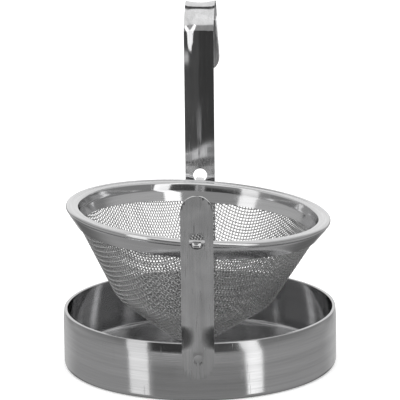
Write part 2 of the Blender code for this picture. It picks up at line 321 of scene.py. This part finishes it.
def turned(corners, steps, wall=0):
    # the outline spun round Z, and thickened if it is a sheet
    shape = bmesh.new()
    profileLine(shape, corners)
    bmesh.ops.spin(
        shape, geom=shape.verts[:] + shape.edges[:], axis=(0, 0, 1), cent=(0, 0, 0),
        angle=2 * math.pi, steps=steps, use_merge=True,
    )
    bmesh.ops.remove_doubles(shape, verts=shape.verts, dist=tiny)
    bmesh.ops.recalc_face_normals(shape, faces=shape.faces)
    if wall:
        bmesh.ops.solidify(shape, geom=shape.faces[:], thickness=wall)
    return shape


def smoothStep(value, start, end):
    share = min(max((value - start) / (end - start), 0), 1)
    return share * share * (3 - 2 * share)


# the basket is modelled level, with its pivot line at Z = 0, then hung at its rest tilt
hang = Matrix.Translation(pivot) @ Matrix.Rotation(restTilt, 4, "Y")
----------
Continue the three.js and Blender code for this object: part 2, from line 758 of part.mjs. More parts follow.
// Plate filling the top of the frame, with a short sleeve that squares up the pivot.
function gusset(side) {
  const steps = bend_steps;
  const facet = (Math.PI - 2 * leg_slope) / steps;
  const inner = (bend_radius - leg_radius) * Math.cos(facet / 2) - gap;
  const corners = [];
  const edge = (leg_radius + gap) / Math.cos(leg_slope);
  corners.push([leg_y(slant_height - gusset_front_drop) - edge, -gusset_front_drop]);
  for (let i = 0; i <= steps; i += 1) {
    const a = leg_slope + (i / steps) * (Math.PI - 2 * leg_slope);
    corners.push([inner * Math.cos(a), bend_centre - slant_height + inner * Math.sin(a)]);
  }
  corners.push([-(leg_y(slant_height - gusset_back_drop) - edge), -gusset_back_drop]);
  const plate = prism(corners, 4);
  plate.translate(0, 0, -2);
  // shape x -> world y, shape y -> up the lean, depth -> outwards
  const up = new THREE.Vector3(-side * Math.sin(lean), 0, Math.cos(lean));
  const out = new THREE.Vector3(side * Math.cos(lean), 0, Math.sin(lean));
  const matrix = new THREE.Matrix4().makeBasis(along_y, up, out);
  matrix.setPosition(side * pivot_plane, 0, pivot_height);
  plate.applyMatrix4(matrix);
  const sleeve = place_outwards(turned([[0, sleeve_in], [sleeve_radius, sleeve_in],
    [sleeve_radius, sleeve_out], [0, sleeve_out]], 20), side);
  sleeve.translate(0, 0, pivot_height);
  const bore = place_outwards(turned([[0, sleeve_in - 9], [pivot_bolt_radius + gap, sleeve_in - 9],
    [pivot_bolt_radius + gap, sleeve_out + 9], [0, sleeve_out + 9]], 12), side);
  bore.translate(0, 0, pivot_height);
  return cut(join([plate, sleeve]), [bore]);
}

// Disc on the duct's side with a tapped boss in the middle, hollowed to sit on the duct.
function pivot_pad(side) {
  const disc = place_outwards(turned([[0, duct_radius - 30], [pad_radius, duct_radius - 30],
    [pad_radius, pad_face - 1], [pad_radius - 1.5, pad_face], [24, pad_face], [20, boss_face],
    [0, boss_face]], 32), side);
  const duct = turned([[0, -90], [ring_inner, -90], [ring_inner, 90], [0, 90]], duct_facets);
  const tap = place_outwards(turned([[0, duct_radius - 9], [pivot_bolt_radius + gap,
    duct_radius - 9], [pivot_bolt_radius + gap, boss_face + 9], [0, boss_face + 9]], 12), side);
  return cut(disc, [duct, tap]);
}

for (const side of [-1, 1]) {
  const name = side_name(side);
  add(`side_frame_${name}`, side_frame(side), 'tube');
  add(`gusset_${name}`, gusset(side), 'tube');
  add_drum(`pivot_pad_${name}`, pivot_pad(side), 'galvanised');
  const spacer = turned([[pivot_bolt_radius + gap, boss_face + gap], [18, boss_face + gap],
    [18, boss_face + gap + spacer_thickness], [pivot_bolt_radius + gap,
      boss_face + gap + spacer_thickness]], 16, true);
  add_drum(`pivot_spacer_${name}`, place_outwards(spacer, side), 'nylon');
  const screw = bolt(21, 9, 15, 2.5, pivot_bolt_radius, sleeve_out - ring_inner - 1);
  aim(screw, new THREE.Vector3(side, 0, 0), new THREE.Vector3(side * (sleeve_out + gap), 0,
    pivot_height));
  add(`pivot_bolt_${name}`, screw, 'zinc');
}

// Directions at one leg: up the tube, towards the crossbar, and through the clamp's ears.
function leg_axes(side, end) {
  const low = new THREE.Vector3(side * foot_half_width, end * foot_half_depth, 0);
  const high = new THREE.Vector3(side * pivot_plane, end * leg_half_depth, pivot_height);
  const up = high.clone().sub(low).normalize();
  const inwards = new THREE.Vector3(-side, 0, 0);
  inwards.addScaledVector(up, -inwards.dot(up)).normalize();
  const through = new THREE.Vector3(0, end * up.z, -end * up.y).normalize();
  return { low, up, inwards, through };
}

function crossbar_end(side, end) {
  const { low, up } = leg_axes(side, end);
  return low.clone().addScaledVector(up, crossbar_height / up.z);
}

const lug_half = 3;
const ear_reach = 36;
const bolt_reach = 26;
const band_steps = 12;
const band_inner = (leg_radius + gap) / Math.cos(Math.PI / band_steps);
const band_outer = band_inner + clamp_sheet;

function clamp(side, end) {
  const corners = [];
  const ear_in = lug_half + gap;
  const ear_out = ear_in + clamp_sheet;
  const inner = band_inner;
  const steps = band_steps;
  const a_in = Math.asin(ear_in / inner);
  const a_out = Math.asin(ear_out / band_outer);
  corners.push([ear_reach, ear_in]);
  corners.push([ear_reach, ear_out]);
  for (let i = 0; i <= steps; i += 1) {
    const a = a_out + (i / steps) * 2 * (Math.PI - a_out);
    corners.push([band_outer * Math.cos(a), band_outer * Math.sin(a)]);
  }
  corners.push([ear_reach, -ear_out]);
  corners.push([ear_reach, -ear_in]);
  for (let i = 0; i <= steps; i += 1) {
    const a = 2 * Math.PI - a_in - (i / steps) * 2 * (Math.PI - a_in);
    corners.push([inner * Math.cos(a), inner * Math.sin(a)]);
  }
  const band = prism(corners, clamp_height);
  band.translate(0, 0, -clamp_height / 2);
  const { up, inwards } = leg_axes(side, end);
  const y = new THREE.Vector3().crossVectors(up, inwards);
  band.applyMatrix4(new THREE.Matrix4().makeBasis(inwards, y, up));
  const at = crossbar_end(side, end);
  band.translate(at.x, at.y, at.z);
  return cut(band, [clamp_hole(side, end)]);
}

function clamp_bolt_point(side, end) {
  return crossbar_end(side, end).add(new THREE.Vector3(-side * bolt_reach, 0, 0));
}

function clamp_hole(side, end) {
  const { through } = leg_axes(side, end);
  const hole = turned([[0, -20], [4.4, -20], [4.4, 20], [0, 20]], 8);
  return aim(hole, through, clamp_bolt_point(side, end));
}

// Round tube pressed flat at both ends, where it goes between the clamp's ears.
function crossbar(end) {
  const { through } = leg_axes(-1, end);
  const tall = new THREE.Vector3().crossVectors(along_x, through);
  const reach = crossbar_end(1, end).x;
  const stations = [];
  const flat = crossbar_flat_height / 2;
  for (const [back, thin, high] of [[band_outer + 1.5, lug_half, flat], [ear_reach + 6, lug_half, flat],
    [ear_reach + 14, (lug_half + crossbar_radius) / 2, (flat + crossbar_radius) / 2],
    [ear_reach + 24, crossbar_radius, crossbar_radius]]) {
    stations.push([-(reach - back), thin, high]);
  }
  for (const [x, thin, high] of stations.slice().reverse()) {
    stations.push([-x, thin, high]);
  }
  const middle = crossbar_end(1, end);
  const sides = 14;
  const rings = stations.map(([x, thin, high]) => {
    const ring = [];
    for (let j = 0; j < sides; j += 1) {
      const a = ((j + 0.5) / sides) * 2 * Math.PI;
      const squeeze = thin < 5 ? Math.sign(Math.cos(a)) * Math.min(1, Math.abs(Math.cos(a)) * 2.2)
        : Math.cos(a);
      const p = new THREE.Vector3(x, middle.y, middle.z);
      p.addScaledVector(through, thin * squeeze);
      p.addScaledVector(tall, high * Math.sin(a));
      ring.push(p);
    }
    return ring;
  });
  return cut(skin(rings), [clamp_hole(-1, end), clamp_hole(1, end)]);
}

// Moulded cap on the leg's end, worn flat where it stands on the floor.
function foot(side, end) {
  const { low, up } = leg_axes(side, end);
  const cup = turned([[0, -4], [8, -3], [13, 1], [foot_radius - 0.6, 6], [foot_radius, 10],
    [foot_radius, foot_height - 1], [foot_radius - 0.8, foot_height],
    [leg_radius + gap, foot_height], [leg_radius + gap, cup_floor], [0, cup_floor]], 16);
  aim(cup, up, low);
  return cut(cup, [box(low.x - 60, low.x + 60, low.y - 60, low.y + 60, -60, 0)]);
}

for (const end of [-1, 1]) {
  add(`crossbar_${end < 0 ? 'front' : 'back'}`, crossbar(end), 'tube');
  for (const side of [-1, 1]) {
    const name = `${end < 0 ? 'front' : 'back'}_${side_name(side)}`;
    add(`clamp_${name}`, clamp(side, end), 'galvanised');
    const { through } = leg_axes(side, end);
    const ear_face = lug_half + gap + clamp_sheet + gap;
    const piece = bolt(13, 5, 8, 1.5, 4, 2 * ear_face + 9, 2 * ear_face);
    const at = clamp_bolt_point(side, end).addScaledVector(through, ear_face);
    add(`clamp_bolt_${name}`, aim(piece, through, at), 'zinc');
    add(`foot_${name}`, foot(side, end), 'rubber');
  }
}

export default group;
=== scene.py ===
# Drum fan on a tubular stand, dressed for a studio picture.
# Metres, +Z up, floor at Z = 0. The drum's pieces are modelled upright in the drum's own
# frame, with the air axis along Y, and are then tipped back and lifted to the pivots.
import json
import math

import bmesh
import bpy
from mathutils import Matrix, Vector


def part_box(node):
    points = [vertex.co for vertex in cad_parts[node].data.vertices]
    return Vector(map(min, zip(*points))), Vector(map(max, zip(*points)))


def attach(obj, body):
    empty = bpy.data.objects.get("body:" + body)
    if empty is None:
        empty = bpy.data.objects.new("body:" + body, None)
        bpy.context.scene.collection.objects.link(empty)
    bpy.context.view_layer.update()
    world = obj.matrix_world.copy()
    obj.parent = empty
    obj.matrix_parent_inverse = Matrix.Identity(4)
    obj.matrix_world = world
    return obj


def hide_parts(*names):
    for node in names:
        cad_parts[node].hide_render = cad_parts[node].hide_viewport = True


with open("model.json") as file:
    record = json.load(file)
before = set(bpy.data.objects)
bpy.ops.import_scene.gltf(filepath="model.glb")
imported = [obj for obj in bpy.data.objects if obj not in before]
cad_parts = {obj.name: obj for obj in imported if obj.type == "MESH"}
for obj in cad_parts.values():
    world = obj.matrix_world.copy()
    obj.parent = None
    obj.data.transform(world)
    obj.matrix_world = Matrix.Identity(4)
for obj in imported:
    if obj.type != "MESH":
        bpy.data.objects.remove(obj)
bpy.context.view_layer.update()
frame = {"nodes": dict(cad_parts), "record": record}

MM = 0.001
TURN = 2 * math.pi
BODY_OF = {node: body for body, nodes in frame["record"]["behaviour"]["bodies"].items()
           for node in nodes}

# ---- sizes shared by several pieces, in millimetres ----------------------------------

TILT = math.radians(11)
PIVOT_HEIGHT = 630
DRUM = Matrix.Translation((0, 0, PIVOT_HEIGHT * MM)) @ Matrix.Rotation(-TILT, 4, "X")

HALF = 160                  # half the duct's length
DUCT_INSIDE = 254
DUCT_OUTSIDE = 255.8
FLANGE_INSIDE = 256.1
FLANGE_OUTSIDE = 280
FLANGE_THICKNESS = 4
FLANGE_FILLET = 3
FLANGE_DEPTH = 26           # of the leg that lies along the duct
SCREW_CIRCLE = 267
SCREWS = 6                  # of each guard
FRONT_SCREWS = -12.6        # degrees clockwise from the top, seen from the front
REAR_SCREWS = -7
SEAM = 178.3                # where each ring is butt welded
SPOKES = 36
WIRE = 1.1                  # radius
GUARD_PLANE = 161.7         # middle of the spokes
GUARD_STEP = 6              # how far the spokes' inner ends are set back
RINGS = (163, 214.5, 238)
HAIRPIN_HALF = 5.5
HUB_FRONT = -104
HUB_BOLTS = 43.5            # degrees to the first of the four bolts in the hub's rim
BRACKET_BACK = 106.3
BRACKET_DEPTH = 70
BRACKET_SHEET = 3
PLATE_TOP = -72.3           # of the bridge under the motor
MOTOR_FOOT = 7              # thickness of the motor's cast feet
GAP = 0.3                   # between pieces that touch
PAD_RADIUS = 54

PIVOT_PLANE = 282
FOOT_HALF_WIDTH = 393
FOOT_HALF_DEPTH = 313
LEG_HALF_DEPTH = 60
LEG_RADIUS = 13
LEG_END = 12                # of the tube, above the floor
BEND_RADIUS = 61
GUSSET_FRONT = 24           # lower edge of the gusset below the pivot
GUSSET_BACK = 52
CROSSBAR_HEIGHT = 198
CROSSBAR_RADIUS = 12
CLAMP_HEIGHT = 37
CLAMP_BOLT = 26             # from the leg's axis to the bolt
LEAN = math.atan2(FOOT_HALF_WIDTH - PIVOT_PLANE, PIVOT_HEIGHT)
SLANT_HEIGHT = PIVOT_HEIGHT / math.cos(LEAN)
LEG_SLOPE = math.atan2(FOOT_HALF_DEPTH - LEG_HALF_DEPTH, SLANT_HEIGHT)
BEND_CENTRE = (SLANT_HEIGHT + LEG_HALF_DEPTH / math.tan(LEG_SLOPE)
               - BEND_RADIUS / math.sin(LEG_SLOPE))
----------
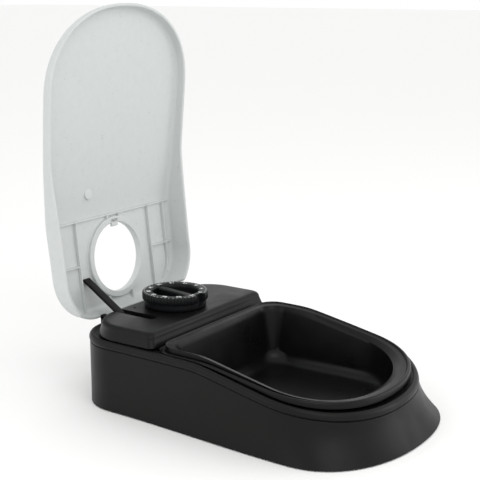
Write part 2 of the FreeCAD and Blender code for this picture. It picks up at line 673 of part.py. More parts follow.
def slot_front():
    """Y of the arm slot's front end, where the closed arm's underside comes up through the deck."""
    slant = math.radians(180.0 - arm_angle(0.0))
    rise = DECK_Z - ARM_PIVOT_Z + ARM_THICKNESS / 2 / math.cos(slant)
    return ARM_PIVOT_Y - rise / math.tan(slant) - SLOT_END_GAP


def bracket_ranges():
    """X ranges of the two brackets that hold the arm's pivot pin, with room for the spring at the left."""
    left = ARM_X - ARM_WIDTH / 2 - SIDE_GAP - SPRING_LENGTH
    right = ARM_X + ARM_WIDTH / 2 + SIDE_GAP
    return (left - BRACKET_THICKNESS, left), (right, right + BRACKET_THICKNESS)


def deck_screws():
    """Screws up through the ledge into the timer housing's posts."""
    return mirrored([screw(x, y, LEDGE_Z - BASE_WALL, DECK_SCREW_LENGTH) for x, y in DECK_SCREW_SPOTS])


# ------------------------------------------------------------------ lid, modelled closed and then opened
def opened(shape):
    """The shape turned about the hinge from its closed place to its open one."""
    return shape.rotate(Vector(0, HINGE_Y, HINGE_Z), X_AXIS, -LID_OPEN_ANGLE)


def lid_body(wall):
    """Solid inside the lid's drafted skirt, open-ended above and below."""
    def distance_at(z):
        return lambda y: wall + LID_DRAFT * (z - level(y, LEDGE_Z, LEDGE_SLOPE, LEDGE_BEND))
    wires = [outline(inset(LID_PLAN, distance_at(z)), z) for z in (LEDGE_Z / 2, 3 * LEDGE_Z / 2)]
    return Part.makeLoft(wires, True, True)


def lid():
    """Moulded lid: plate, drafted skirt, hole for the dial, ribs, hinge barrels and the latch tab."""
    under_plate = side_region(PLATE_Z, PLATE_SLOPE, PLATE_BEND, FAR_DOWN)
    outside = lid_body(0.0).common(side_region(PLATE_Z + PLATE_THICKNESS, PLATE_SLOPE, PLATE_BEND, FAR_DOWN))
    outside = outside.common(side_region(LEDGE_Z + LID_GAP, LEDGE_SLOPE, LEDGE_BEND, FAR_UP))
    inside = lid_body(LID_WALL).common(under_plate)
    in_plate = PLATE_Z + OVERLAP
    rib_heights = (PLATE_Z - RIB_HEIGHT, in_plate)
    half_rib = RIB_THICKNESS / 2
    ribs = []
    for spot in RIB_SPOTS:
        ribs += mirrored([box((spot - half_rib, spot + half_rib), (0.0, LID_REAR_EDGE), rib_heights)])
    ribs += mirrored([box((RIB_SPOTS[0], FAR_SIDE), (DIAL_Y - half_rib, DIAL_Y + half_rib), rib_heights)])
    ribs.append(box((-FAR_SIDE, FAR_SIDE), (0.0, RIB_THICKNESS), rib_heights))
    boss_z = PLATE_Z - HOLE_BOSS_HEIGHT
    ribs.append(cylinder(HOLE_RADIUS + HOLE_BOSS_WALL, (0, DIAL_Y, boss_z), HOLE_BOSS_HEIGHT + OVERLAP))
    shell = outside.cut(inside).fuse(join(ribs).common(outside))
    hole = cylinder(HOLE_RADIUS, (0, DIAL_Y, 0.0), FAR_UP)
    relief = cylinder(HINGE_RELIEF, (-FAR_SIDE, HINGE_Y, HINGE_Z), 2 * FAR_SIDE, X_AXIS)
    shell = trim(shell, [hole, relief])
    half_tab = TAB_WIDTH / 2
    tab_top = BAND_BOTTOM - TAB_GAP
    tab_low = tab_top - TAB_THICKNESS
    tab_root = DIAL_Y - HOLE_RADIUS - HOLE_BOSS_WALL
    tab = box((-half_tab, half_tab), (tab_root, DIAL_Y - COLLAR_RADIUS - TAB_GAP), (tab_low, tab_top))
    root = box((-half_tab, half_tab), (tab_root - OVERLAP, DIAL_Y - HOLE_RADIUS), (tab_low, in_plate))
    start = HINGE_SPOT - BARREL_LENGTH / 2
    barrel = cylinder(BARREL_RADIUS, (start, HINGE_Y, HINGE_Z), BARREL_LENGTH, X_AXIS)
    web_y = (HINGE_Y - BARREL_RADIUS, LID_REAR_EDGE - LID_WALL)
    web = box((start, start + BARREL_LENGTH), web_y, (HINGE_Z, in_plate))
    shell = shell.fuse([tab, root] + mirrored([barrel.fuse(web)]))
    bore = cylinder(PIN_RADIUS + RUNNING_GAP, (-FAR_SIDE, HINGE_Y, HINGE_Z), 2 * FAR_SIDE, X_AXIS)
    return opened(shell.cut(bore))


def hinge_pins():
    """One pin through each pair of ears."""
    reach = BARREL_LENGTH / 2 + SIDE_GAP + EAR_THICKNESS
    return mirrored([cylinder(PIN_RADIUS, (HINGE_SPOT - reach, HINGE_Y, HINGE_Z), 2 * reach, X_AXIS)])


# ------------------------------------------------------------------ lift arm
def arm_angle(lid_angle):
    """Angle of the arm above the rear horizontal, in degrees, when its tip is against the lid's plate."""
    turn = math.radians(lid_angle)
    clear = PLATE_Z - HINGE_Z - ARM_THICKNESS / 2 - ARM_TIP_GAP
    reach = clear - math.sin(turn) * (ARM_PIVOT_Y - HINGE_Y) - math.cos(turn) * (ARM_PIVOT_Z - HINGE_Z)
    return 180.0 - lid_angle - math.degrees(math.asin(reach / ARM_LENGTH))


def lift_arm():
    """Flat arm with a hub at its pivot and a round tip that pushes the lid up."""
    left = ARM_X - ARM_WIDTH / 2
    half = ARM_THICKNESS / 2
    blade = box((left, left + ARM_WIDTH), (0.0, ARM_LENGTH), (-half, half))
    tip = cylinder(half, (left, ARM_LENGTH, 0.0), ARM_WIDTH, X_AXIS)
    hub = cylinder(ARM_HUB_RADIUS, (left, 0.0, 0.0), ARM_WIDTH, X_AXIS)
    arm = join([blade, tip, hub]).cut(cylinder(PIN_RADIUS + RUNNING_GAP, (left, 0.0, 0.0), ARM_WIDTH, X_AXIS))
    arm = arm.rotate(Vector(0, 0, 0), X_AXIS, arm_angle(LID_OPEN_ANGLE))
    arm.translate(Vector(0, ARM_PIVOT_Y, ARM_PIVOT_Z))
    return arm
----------
GIVEN EXERCISE: Of the entries listed above, reproduce only the lines starting at the line containing "for (const end" and ending at the line containing "record = json.load(file)". Include both, exactly as they stand.

REPLY:
for (const end of [-1, 1]) {
  add(`crossbar_${end < 0 ? 'front' : 'back'}`, crossbar(end), 'tube');
  for (const side of [-1, 1]) {
    const name = `${end < 0 ? 'front' : 'back'}_${side_name(side)}`;
    add(`clamp_${name}`, clamp(side, end), 'galvanised');
    const { through } = leg_axes(side, end);
    const ear_face = lug_half + gap + clamp_sheet + gap;
    const piece = bolt(13, 5, 8, 1.5, 4, 2 * ear_face + 9, 2 * ear_face);
    const at = clamp_bolt_point(side, end).addScaledVector(through, ear_face);
    add(`clamp_bolt_${name}`, aim(piece, through, at), 'zinc');
    add(`foot_${name}`, foot(side, end), 'rubber');
  }
}

export default group;
=== scene.py ===
# Drum fan on a tubular stand, dressed for a studio picture.
# Metres, +Z up, floor at Z = 0. The drum's pieces are modelled upright in the drum's own
# frame, with the air axis along Y, and are then tipped back and lifted to the pivots.
import json
import math

import bmesh
import bpy
from mathutils import Matrix, Vector


def part_box(node):
    points = [vertex.co for vertex in cad_parts[node].data.vertices]
    return Vector(map(min, zip(*points))), Vector(map(max, zip(*points)))


def attach(obj, body):
    empty = bpy.data.objects.get("body:" + body)
    if empty is None:
        empty = bpy.data.objects.new("body:" + body, None)
        bpy.context.scene.collection.objects.link(empty)
    bpy.context.view_layer.update()
    world = obj.matrix_world.copy()
    obj.parent = empty
    obj.matrix_parent_inverse = Matrix.Identity(4)
    obj.matrix_world = world
    return obj


def hide_parts(*names):
    for node in names:
        cad_parts[node].hide_render = cad_parts[node].hide_viewport = True


with open("model.json") as file:
    record = json.load(file)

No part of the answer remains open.